Did the old guys have technique ?

Discussion in 'Bassists [DB]' started by degroove, Mar 11, 2004.

  1. degroove


    Jun 5, 2002
    Wilmington, DE
    I asked my bass instructor today (lesson #3 for this newbie) how using Simandl Technique one would play the typical major blues arpeggio line using three fingers. Coming from electic bass, I am very used to four fingers, no shifts.

    I asked him if he though old guys like Willie Dixon used a Simandl Three Finger Method. While he was not familiar with Willie, he felt that most guys from the old era would be classically trained, able to read music, and most likely familiar with Simandl.

    My question is, Did the old blues guys like Dixon use this approach? I would expect it more from jazz guys, but I post the same question for the likes of Ray Brown, Ron Carter, etc...

    I guess the point of my question is...do I need Simandl to play these styles?
  2. anonymous0726

    anonymous0726 Guest

    Nov 4, 2001
    The bass is the bass no matter what style you're playing.

    Major pent:

    1 2 3 5 6 1 -> degrees of the scale

    Parens indicate notes on the same string.

    You also may notice that a major pentatonic is the same as the relative minor pentatonic, i.e. a C major and A minor pentatonic have the same notes. This also demonstrates the fingering for the minor pentatonic.
  3. In his book, Milt Hinton tells a story about how Charles Mingus would try to top him with Simandl excercises from the back of the book. So, we know that at least two of the giants knew and used Simandl.
  4. Peter Dalla

    Peter Dalla

    Feb 2, 2004
    Ray Brown studied with the principal (Reinshaugen?) for the Chicago Symphony whenever he could, Ron Carter (you kidding?) is a product of of the Eastman School of Music in Rochester. Most of the jazz musicians of the 40s and 50s were well schooled by high school teachers like Walter Dyett and his counterparts. They were often gigging before college (and in place of college) but would study privately with legit teachers.
    the Ken Burns schlockumentary does explore the early days of jazz quite weel and one of the things that is pretty well covered is how the change in racial laws in Louisiana brought classically trained creole, octamaroon and other "racially mixed" (and formerly classified as non-Negro) musicians into the realm of the informal "popular" music players.

    And then once you get into the late teens, 20s and 30s, you have African Americans going into popular music (jazz at the time) because the world of classical music was closed to them. They had the training and the wherewithal, but not the opportunity.

    Blues players are coming mostly from a different bag and socio economic class. Duke Ellington came from an upper middle class family, most blues players did not. Jazz was a primarily urban music, blues was a primarily rural and agrarian phenomenon. Most jazz players had a formal or semi formal music educational background, most blues players had an apprenticeship with a more experienced player.

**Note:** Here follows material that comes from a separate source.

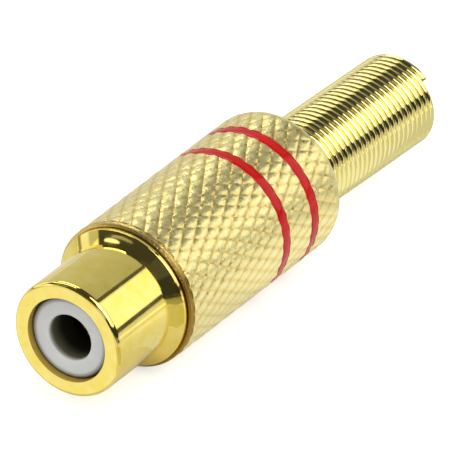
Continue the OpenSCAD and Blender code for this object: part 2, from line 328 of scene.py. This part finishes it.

    So I would say probably not. Most blues bassists came to it from a pretty informal apporach, picking up tricks from other bassists or guitarists or pianists.

    As to whether or not you need Simandl, only you can answer whther or not you want the instrument to be an impediment to getting your musical ideas out of your head. Simandl is not the end all and be all, it's just a methodology for becoming familiar with your instrument, getting a good grounding in positional playing and for building a platform from which you can get deeper into playing. Other teachers may use other methods to get you to the same place. But building a relaxed and solid physical approach to the instrument should be the basis of ANY approach used. What is going to to give you a life time with the instrument, not just give you what it takes to get through the next gig.

  5. Reading between the lines here (which may or may not be accurate) it seems like you are seeking an easy way out. I can tell you from experience that if you want to develop some facility with the bass, you should learn Simandl or whatever system your teacher uses (mine focuses on Simandl with a little Rabbath mixed in). I started out on my own like a lot of guitar players trying to transfer that technique to the upright. It just doesn't work very well. Simandl is awkward as the dickens for a while but I guarantee that after a few weeks or couple of months the difference in your ease of play will be remarkable.

    Your patience will be rewarded.
  6. As far as Willie Dixon goes, his best bass playing was in the late '40s with the novelty band, the Big Three Trio. I've seen film of him playing and he uses a sort of hamfisted gutbucket left hand technique that involves a lot of shifting and use of the third finger; definitely not Simandl. He also used a lot of slap technique.
  7. Ike Harris

    Ike Harris

    May 16, 2001
    Nashville TN
    Just read Pops Foster's autobiography, the first famous jazz bassist. He used a similar approach. Held the neck like a baseball bat. Liked the sound and made no excuses for it.